Your task is to copy a single run of lines that starts at the line with "const skin = new" and stops at the line with "shown = obj.evaluated_get(depsgraph)", keeping both ends. Copy nothing else.

## [Data provided]
<<<<
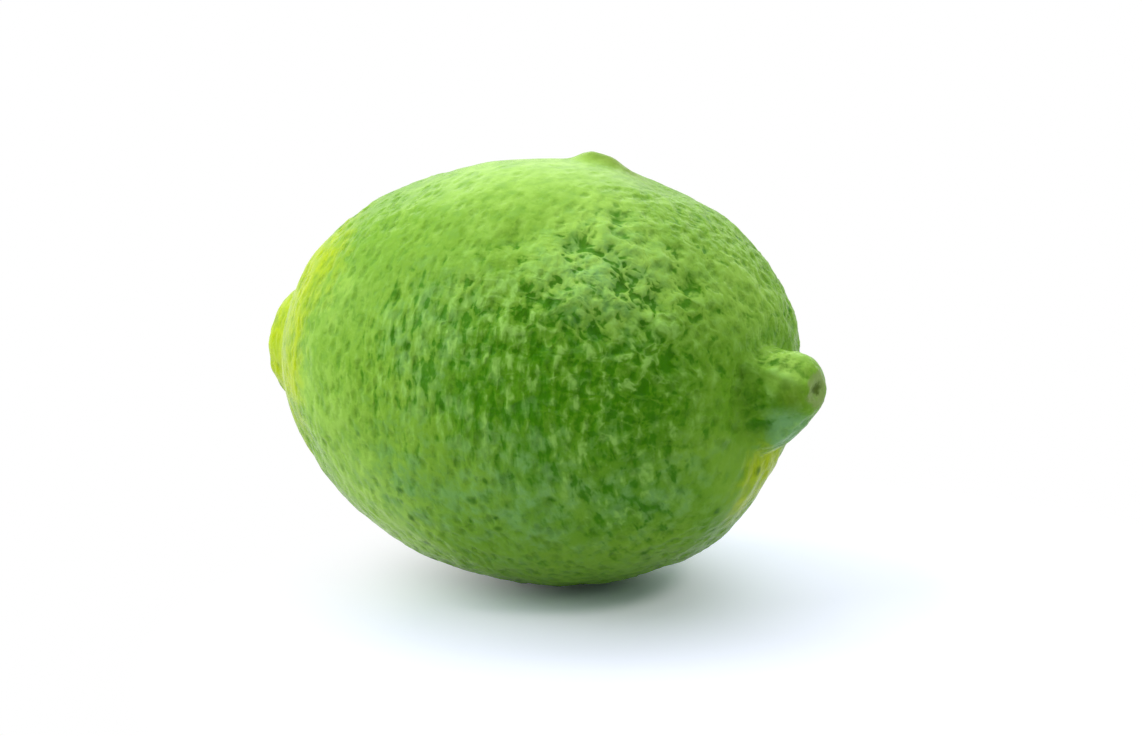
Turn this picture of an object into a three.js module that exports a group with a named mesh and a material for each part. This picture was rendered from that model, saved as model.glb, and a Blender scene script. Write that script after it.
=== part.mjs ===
// A whole unripe lemon, lying on its side on the small flat spot that it rests on.
//
// Millimetres, +Z up. +X runs along the fruit towards its nipple, and the origin is on the flat spot, straight
// below the fruit's widest section.
//
// The fruit grew as one piece, so it is one closed mesh. Its outline is an egg-shaped oval turned about the
// long axis. A blunt nipple is pushed out of one end with a furrow round its foot, and a low collar with the
// hollow scar of the stalk out of the other. Broad swellings and dents then make it uneven, as a real one is.

import * as THREE from "three";
import { mergeVertices } from "three/addons/utils/BufferGeometryUtils.js";

// ---- Driving dimensions -----------------------------------------------------------------------------------

// The oval: its half-thickness, and its lengths from the widest section to each end. A fullness of 2 is a true
// ellipse; more is blunter and less is more pointed.
const BODY = {
  radius: 30.3,
  toNipple: 37.6,
  toStem: 41.4,
  nippleFullness: 2.15,
  stemFullness: 1.82,
};

// The nipple narrows from its foot to a flat tip, and leans up by this share of its height. A rounding of 1 would
// make its side straight; more makes it swell.
const NIPPLE = { height: 7, footRadius: 7.6, tipRadius: 2.2, rounding: 1.7, lean: 0.19 };

// The nipple is pinched: narrower sideways by this share, and moved towards the +Y side. The pinch is full from
// fullAt out to the foot and gone at goneAt, both in foot radii.
const PINCH = { share: 0.13, shift: 0.7, fullAt: 0.7, goneAt: 2.2 };

// The nipple sags: its underside hangs out in a lip, and its upper side dips into a saddle at the foot.
const LIP = { drop: 1.2, radius: 6.9, halfWidth: 1.8 };
const SADDLE = { drop: 0.9, radius: 7.2, halfWidth: 1.7 };

// The furrow round the nipple's foot, and the dimple in its tip.
const FURROW = { depth: 0.8, halfWidth: 2.2 };
const TIP_DIMPLE = { depth: 0.6, halfWidth: 1.1 };

// The collar at the stem end, and the scar in the middle of it.
const COLLAR = { height: 3.6, footRadius: 11.5, topRadius: 7.2 };
const SCAR = { depth: 1.5, edgeRadius: 4.4, floorRadius: 2 };

// Swellings, and dents where the height is negative. Each one's middle is where the station along the axis and
// the clock angle meet on the skin: 0 degrees is the top of the fruit, and 90 its -Y side.
const SWELLINGS = [
  { name: "wart", station: 5, clock: -11, halfWidth: 2, height: 1.3 },
  { name: "wart_ridge", station: 7.8, clock: -13, halfWidth: 2, height: 1.1 },
  { name: "wart_tail", station: 10.6, clock: -16, halfWidth: 1.8, height: 0.3 },
  { name: "nipple_shoulder", station: 29, clock: -50, halfWidth: 11, height: 0.7 },
  { name: "dent_past_wart", station: 16, clock: -16, halfWidth: 4.6, height: -1.1 },
  { name: "dent_before_wart", station: -4, clock: -9, halfWidth: 5, height: -0.3 },
  { name: "top_dent", station: -14, clock: -6, halfWidth: 5, height: -0.3 },
  { name: "stem_shoulder", station: -23, clock: 8, halfWidth: 5, height: 0.4 },
  { name: "collar_shoulder", station: -33, clock: 28, halfWidth: 6, height: 0.6 },
  { name: "collar_dent", station: -28.6, clock: 114, halfWidth: 5, height: -0.8 },
  { name: "near_valley", station: 11, clock: 34, halfWidth: 5, height: -0.6 },
  { name: "near_fold", station: 18, clock: 50, halfWidth: 6, height: 0.5 },
  { name: "low_cheek", station: -15, clock: 150, halfWidth: 8, height: 0.3 },
  { name: "low_knuckle", station: 24, clock: -172, halfWidth: 5, height: 0.5 },
  { name: "near_furrow", station: 36.9, clock: 58, halfWidth: 2.8, height: -0.9 },
  { name: "low_furrow", station: 36.9, clock: 95, halfWidth: 2.8, height: -0.9 },
  { name: "far_brow", station: 33.5, clock: -62, halfWidth: 5, height: 0.4 },
  { name: "chin", station: 32, clock: 152, halfWidth: 6, height: 0.4 },
  { name: "chin_dent", station: 31, clock: -145, halfWidth: 5, height: -0.6 },
  { name: "far_chin", station: 34, clock: -110, halfWidth: 5, height: 0.5 },
  { name: "far_cheek", station: -10, clock: -95, halfWidth: 14, height: 0.6 },
  { name: "far_dent", station: 15, clock: -105, halfWidth: 9, height: -0.6 },
];

// How it lies: tipped up a little towards the nipple, with its lowest skin pressed flat.
const TIP_DEGREES = 2.3;
const FLAT_SPOT = { depth: 0.5, blend: 0.2 };

// The faces: squares across and along a box that is wrapped round the fruit, and how far its two end faces
// reach down the outline from the middle of each end.
const GRID = { across: 25, along: 30 };
const END_REACH = { nipple: 17, stem: 16 };
const OUTLINE_STEPS = 1000;

// ---- The outline ------------------------------------------------------------------------------------------

// How far the nipple stands out at a radius.
function nippleRise(radius) {
  const share = (radius - NIPPLE.tipRadius) / (NIPPLE.footRadius - NIPPLE.tipRadius);
  const down = THREE.MathUtils.clamp(share, 0, 1);
  return NIPPLE.height * (1 - down ** NIPPLE.rounding);
}

// A smooth step from 1 at the inner radius down to 0 at the outer one.
function fade(radius, inner, outer) {
  return 1 - THREE.MathUtils.smoothstep(radius, inner, outer);
}

// A soft round bump of height 1.
function bump(distance, halfWidth) {
  return Math.exp(-((distance / halfWidth) ** 2));
}

// A point of the outline before it is turned: x along the axis and y the distance from it. The angle runs from
// 0 at the nipple's tip to pi at the stem scar.
function outlinePoint(angle) {
  const along = Math.cos(angle);
  const atNipple = along >= 0;
  const fullness = atNipple ? BODY.nippleFullness : BODY.stemFullness;
  const roundness = Math.max(0, 1 - Math.abs(along) ** fullness);
  const radius = BODY.radius * Math.sqrt(roundness);
  if (atNipple) {
    const furrow = FURROW.depth * bump(radius - NIPPLE.footRadius, FURROW.halfWidth);
    const dimple = TIP_DIMPLE.depth * bump(radius, TIP_DIMPLE.halfWidth);
    return new THREE.Vector2(BODY.toNipple * along + nippleRise(radius) - furrow - dimple, radius);
  }
  const collar = COLLAR.height * fade(radius, COLLAR.topRadius, COLLAR.footRadius);
  const scar = SCAR.depth * fade(radius, SCAR.floorRadius, SCAR.edgeRadius);
  return new THREE.Vector2(BODY.toStem * along - collar + scar, radius);
}

// The outline by its own length from the nipple's tip, so that faces keep their size on its steep parts.
function measuredOutline() {
  const points = [outlinePoint(0)];
  const lengths = [0];
  for (let i = 1; i <= OUTLINE_STEPS; i += 1) {
    points.push(outlinePoint((Math.PI * i) / OUTLINE_STEPS));
    lengths.push(lengths[i - 1] + points[i].distanceTo(points[i - 1]));
  }
  const total = lengths[OUTLINE_STEPS];
  const pointAt = (length) => {
    const past = lengths.findIndex((reached) => reached >= length);
    const next = THREE.MathUtils.clamp(past, 1, OUTLINE_STEPS);
    const between = (length - lengths[next - 1]) / (lengths[next] - lengths[next - 1]);
    return points[next - 1].clone().lerp(points[next], between);
  };
  return { total, pointAt };
}

// ---- The skin ---------------------------------------------------------------------------------------------

// The direction, in the YZ plane, of a place on a square: even steps along its sides are even angles.
function squareAngle(y, z) {
  const eighth = Math.PI / 4;
  if (Math.abs(y) > Math.abs(z)) return (y > 0 ? 0 : 4 * eighth) + eighth * (z / y);
  if (z === 0) return 0;
  return (z > 0 ? 2 : -2) * eighth - eighth * (y / z);
}

// How far down the outline a place on the box of half-size 1 belongs. Its end faces cover the fruit's two ends
// in rings, and its sides the stretch between them.
function outlineLength({ x, y, z }, total) {
  const ring = Math.max(Math.abs(y), Math.abs(z));
  if (x === 1) return ring * END_REACH.nipple;
  if (x === -1) return total - ring * END_REACH.stem;
  return THREE.MathUtils.mapLinear(x, 1, -1, END_REACH.nipple, total - END_REACH.stem);
}

// The middle of a swelling, on the oval.
function swellingMiddle({ station, clock }) {
  const half = station >= 0 ? BODY.toNipple : BODY.toStem;
  const fullness = station >= 0 ? BODY.nippleFullness : BODY.stemFullness;
  const radius = BODY.radius * Math.sqrt(1 - Math.abs(station / half) ** fullness);
  const angle = THREE.MathUtils.degToRad(clock);
  return new THREE.Vector3(station, -radius * Math.sin(angle), radius * Math.cos(angle));
}

// Pinches the nipple sideways and lets it sag. The radius is the point's own on the even outline.
function shapeNipple(point, radius) {
  if (point.x <= 0 || radius === 0) return;
  const { tipRadius, footRadius } = NIPPLE;
  const pastTip = 1 - fade(radius, tipRadius, PINCH.fullAt * footRadius);
  const pinch = pastTip * fade(radius, footRadius, PINCH.goneAt * footRadius);
  point.y += pinch * (PINCH.shift - PINCH.share * point.y);
  const sag = point.z < 0 ? LIP : SADDLE;
  const upright = (point.z / radius) ** 2;
  point.z -= sag.drop * upright * bump(radius - sag.radius, sag.halfWidth);
}

// Leans the nipple over: what lies past the middle of its height moves up in proportion.
function lean(point) {
  point.z += NIPPLE.lean * Math.max(0, point.x - (BODY.toNipple - NIPPLE.height / 2));
}

// Pushes a point of the skin out, away from the middle of the fruit, by every swelling near it.
function swell(point, middles) {
  const outward = point.clone().normalize();
  let push = 0;
  SWELLINGS.forEach(({ halfWidth, height }, i) => {
    push += height * bump(point.distanceTo(middles[i]), halfWidth);
  });
  point.addScaledVector(outward, push);
}

// Tips the fruit, lowers it onto the surface, and presses flat what would go below it, with a soft edge.
function settle(point) {
  point.applyAxisAngle(new THREE.Vector3(0, 1, 0), -THREE.MathUtils.degToRad(TIP_DEGREES));
  point.z += BODY.radius - FLAT_SPOT.depth;
  const { blend } = FLAT_SPOT;
  if (point.z < -blend) point.z = 0;
  else if (point.z < blend) point.z = (point.z + blend) ** 2 / (4 * blend);
}

// A box of even squares, wrapped round the turned outline and then made uneven.
function lemonGeometry() {
  const box = new THREE.BoxGeometry(2, 2, 2, GRID.along, GRID.across, GRID.across);
  box.deleteAttribute("normal");
  box.deleteAttribute("uv");
  const geometry = mergeVertices(box);
  const outline = measuredOutline();
  const middles = SWELLINGS.map(swellingMiddle);
  const position = geometry.getAttribute("position");
  const place = new THREE.Vector3();
  for (let i = 0; i < position.count; i += 1) {
    place.fromBufferAttribute(position, i);
    const { x, y: radius } = outline.pointAt(outlineLength(place, outline.total));
    const angle = squareAngle(place.y, place.z);
    const point = new THREE.Vector3(x, radius * Math.cos(angle), radius * Math.sin(angle));
    shapeNipple(point, radius);
    lean(point);
    swell(point, middles);
    settle(point);
    position.setXYZ(i, point.x, point.y, point.z);
  }
  geometry.computeVertexNormals();
  return geometry;
}

// ---- The part ---------------------------------------------------------------------------------------------

const skin = new THREE.MeshStandardMaterial({ color: 0x7fb045, roughness: 0.42, metalness: 0 });
const lemon = new THREE.Mesh(lemonGeometry(), skin);
lemon.name = "lemon";

const part = new THREE.Group();
part.add(lemon);

export default part;
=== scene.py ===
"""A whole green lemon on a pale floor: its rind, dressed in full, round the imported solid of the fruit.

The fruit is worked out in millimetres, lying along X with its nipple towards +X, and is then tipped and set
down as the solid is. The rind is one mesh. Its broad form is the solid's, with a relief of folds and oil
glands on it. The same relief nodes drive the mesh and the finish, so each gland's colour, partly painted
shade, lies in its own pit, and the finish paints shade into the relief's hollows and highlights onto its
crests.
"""

import logging
import math
from dataclasses import dataclass, field
from enum import Enum

import bpy
import numpy as np
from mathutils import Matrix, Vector


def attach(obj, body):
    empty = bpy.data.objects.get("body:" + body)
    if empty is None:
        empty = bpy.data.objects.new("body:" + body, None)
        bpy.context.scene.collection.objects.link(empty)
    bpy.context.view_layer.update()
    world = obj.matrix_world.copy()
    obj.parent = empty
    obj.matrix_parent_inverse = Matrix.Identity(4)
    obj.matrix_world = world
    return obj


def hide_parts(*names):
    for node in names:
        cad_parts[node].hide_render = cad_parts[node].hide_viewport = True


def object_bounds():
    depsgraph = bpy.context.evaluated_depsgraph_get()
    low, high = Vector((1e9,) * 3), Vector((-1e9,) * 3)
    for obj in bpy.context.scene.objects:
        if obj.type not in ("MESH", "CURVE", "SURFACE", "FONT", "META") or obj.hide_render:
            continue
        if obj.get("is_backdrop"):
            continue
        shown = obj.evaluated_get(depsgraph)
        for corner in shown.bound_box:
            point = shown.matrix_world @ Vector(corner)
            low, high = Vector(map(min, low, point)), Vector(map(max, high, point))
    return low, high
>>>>
## [Result]
const skin = new THREE.MeshStandardMaterial({ color: 0x7fb045, roughness: 0.42, metalness: 0 });
const lemon = new THREE.Mesh(lemonGeometry(), skin);
lemon.name = "lemon";

const part = new THREE.Group();
part.add(lemon);

export default part;
=== scene.py ===
"""A whole green lemon on a pale floor: its rind, dressed in full, round the imported solid of the fruit.

The fruit is worked out in millimetres, lying along X with its nipple towards +X, and is then tipped and set
down as the solid is. The rind is one mesh. Its broad form is the solid's, with a relief of folds and oil
glands on it. The same relief nodes drive the mesh and the finish, so each gland's colour, partly painted
shade, lies in its own pit, and the finish paints shade into the relief's hollows and highlights onto its
crests.
"""

import logging
import math
from dataclasses import dataclass, field
from enum import Enum

import bpy
import numpy as np
from mathutils import Matrix, Vector


def attach(obj, body):
    empty = bpy.data.objects.get("body:" + body)
    if empty is None:
        empty = bpy.data.objects.new("body:" + body, None)
        bpy.context.scene.collection.objects.link(empty)
    bpy.context.view_layer.update()
    world = obj.matrix_world.copy()
    obj.parent = empty
    obj.matrix_parent_inverse = Matrix.Identity(4)
    obj.matrix_world = world
    return obj


def hide_parts(*names):
    for node in names:
        cad_parts[node].hide_render = cad_parts[node].hide_viewport = True


def object_bounds():
    depsgraph = bpy.context.evaluated_depsgraph_get()
    low, high = Vector((1e9,) * 3), Vector((-1e9,) * 3)
    for obj in bpy.context.scene.objects:
        if obj.type not in ("MESH", "CURVE", "SURFACE", "FONT", "META") or obj.hide_render:
            continue
        if obj.get("is_backdrop"):
            continue
        shown = obj.evaluated_get(depsgraph)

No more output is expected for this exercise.